Chess in the western world is usually relegated to a small slot in the back pages of the daily newspaper. But the unprecedented Fischer Effect ensured a nuclear-type explosion in its popularity; parents bought their tots chess sets rather than building blocks, in the hope that they were nurturing in their bosom the next world champion. Fischer's reputation as an eccentric, unpredictable, opinionated, uncouth, anti-Semitic boor with a low opinion of female intelligence did nothing to deter his admirers. His disappearance from public life soon afterwards and his refusal to defend his world title in 1975 merely deepened the aura that continues to surround his name.

The Soviets figured Fischer was a psychopath who thrived on conflict. Nowadays he's more of a mystery than ever. The USA issued an arrest warrant when he broke UN sanctions by playing a "rematch" against Spassky in Serbia in 1992. There are rumours of Fischer sightings around the world and on the internet; some people believe they've played on-line chess games against him.
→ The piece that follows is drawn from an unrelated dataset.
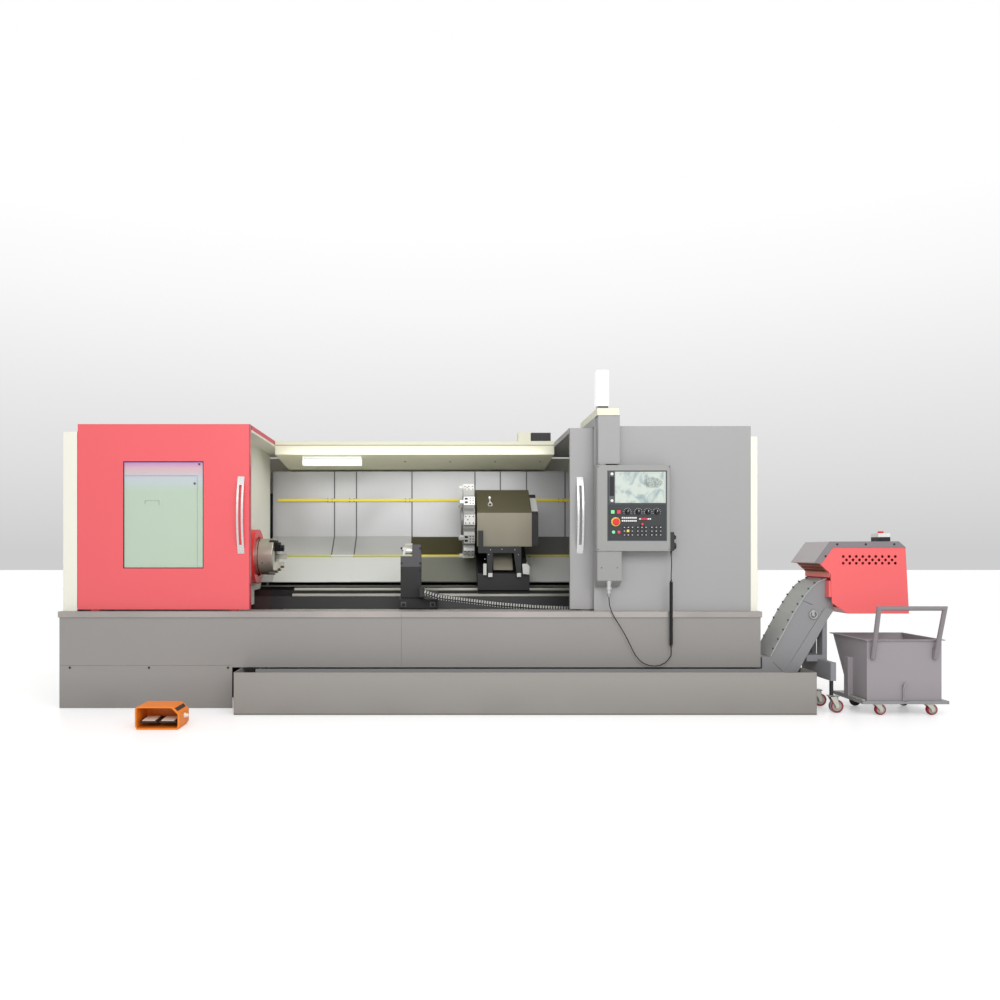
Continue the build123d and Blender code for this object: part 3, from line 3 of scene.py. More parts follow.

Despite his deplorable opinions on certain matters, one feels a reluctant and grudging admiration for his sheer cussedness in persisting with his gnat-like buzzing on various topics--like, say, those he feels have done him wrong (the USA and FIDE*). In 2001 he was heard on Philippines radio, approving the September 11 attacks. Websites are devoted to his proclamations, interviews, and rumoured activities. But nobody really knows where he is.

Bobby Fischer Goes to War is a marvellously detailed depiction of Reykjavik 1972 and its unexpected effect on those involved (and the world in general). Its cover consists of a striking 1964 b&w photograph of the American champion--tall, lean and handsome in a dark suit, leaning casually against a backdrop with a chessboard on the ground in front of him. And this is the conclusion one draws: that without the inexplicable charisma Fischer still generates despite everything, there would've been no reason for this book to have been written.